Balance is supposedly also effected at the equator and we were all challenged to walk a straight line with our eyes closed. Whether at the equator or anywhere else in the world it was a challenge for me.
But it was VERY COOL to straddle the equator line and stand at the middle of the world in Ecuador!
Trying To Balance An Egg On The Equator
Trying To Walk A Straight Line.....Not Even Close
We were dropped off back in Quito around 5pm and made a quick stop back at our hostel before heading out for the evening. One stop along our walking tour was an area of the city called, "La Ronda." Considered to be the Bohemian section of the city we headed over there for a closer look. While it didn't feel Bohemian to me it was a small touristy strip of restaurants and shops geared toward tourists. Many of the food places features typical Ecuadorian food with loud music too. After walking around we settled in a quieter restaurant where we ordered a fried fish meal. What we received were six breaded balls of fish alongside a few fries and a salad for $5.50. With it we enjoyed some coffee and watched the people go by.
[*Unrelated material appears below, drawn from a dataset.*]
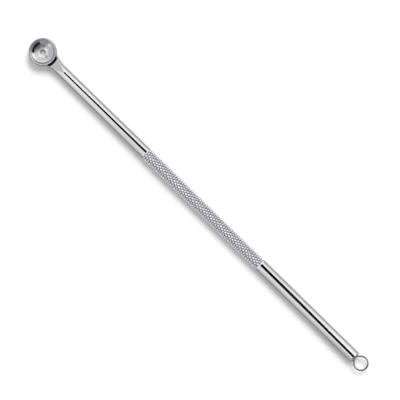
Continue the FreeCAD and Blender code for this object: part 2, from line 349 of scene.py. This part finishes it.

"La Ronda"......Dressed Up For Tourists
This Creepy Guy Kept Calling Me Over
A Night Photo
Fried Fish Balls, Rice, Fries And Salad
Ecuadorians LOVE Carbs And Sugar
Because we ate lightly we had room to enjoy one of the famous foods of the city called, "empanadas de viento." This humongous version of an empanada is filled with cheese and sprinkled with a generous dosing of sugar. To me it was more like a Mexican buñelo that we'd buy in Texas which was a fried tortilla sprinkled with sugar, only a much larger version. This large sucker set us back $5 and was so huge that the two of us didn't even finish the whole thing.
This Sucker Was Bigger Than A Large Pizza
A Little Fried Dough Anyone?
After stuffing our bellies with fried stuff we headed up and down the hills as we made our way back to the hostel. It was another enjoyable but tiring day of exploring Quito, Ecuador......along the gringo trail.